Currently it’s taking quite a long time in the more extreme case (over 100000 rows to delete) using this:
DELETE FROM tablename WHERE id IN (?, ?, ?...)
However, I was wondering whether it might be better to create a transaction and use php to loop through each of the deletes.
Something like…
START TRANSACTION;
DELETE FROM tablename WHERE id=?;
DELETE FROM tablename WHERE id=?;
DELETE FROM tablename WHERE id=?;
.....
COMMIT;
I hope this makes sense… I’m not the best at using the correct terminology.
Thanks
Answer :
Where did you get the list of ids? If you got them from another table, then do a multi-table DELETE. This would be best, except that it stills suffers from #1, below.
-
A single delete with 100K rows will take a long time because that is an awfully large number of things to save for possible ROLLBACK.
-
Deleting one row at a time is awfully slow if each is a separate transaction (autocommit=ON).
-
Deleting individual rows in a huge transaction has the same ROLLBACK issue, plus the overhead of doing separate commands (extra parsing, roundtrips, etc).

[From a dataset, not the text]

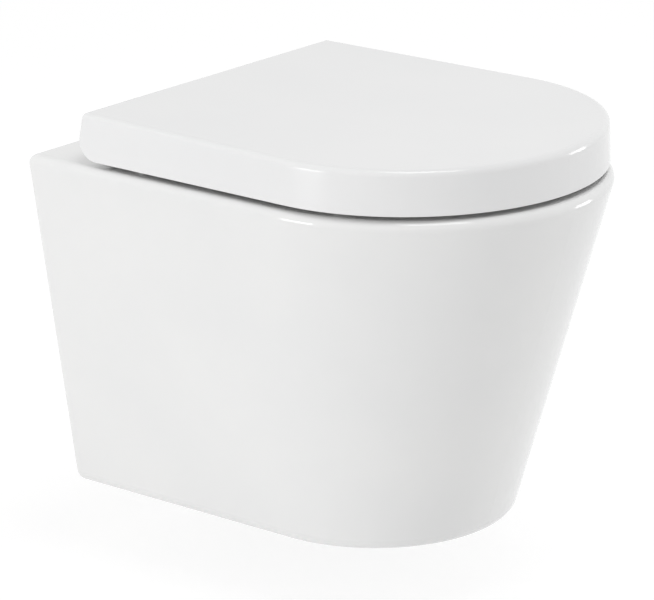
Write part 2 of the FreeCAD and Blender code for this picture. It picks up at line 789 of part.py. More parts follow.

Here’s another thought: Use PHP, but gather 1000 ids at a time. That is:
SET autocommit=1;
DELETE FROM tablename WHERE id IN (... 1000 ids ...);
DELETE FROM tablename WHERE id IN (... 1000 ids ...);
...
If convenient, sort the 100K ids before starting this; that will help the “locality” a bit. This breaking up of the ids softens the negative issues mentioned above.
Not quite the same: Blog on Big Deletes , but it might give you some more insight and ideas. (It discusses, among other things, the impact on Replication, and a benefit of using PARTITION
.)